My point is just that objectively speaking, power hierarchies seem a lot flatter now than they did in the late 19th centuries. Nobody has died yet because a tech startup founder hired an armed militia. Investors today complain about how they influence the market and buy software to minimize that influence, they don't actively try to corner or manipulate it (well, outside of Bitcoin and Porsche). The Vinod Khosla flap would barely have made the news 100 years ago, he would've hired armed guards to keep the surfers out and that would've been the end of it. We've made progress, as a society, in the last 150 years: it's slow progress, but progress nonetheless.

For the not quite so insanely wealthy there was always the option to construct a building that only looked like it had been imported from europe[1] See just below the first picture of the actual castle in that link.

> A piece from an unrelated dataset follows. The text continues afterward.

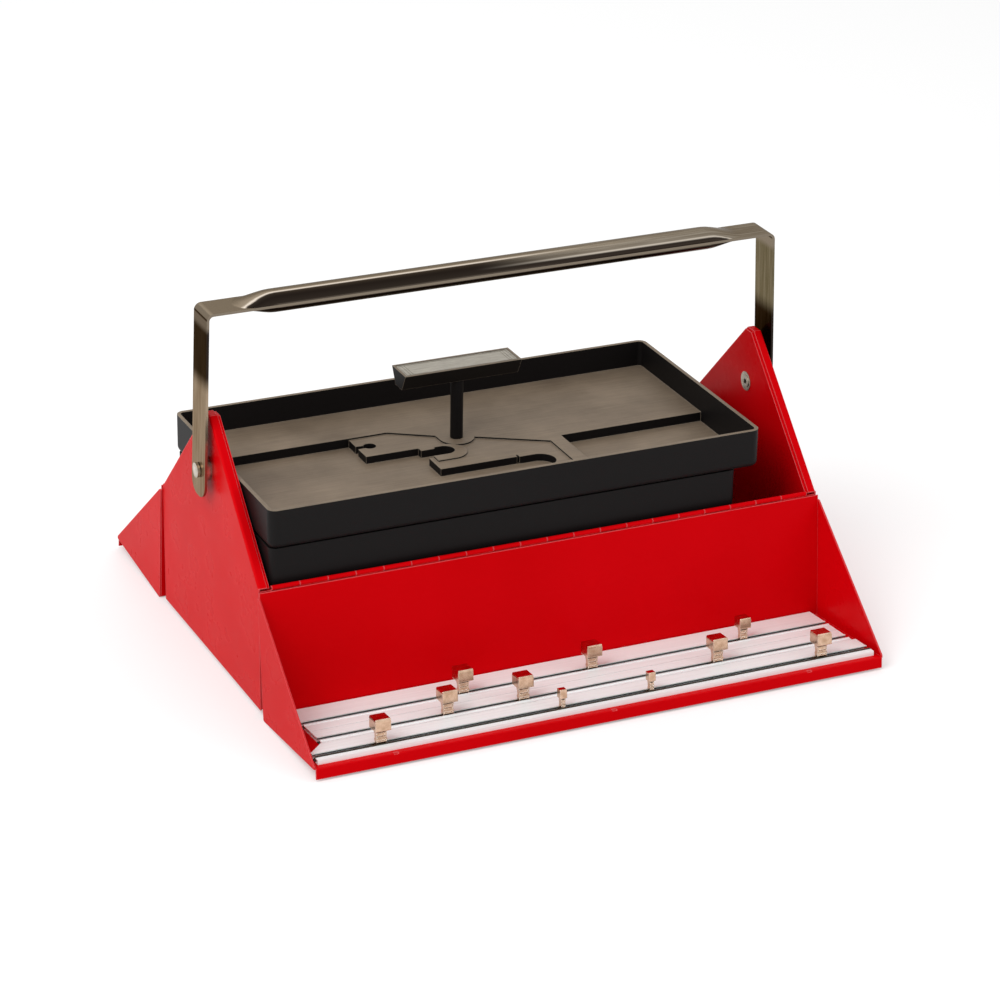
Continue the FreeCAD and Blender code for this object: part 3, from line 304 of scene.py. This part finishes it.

I visited the Hammond castle two summers ago and it's exactly what you would expect from a millionaire playboy inventor. Parts of it look like something from a steampunk convention.

[1]http://www.travelswithnathaniel.com/2012/07/tour-hammond-cas...

This was absolutely fascinating. If you haven't been, I thoroughly recommend taking a trip to Hearst Castle (a lovely drive down the pacific coast highway) which is a monument to bought/stolen European antiquities.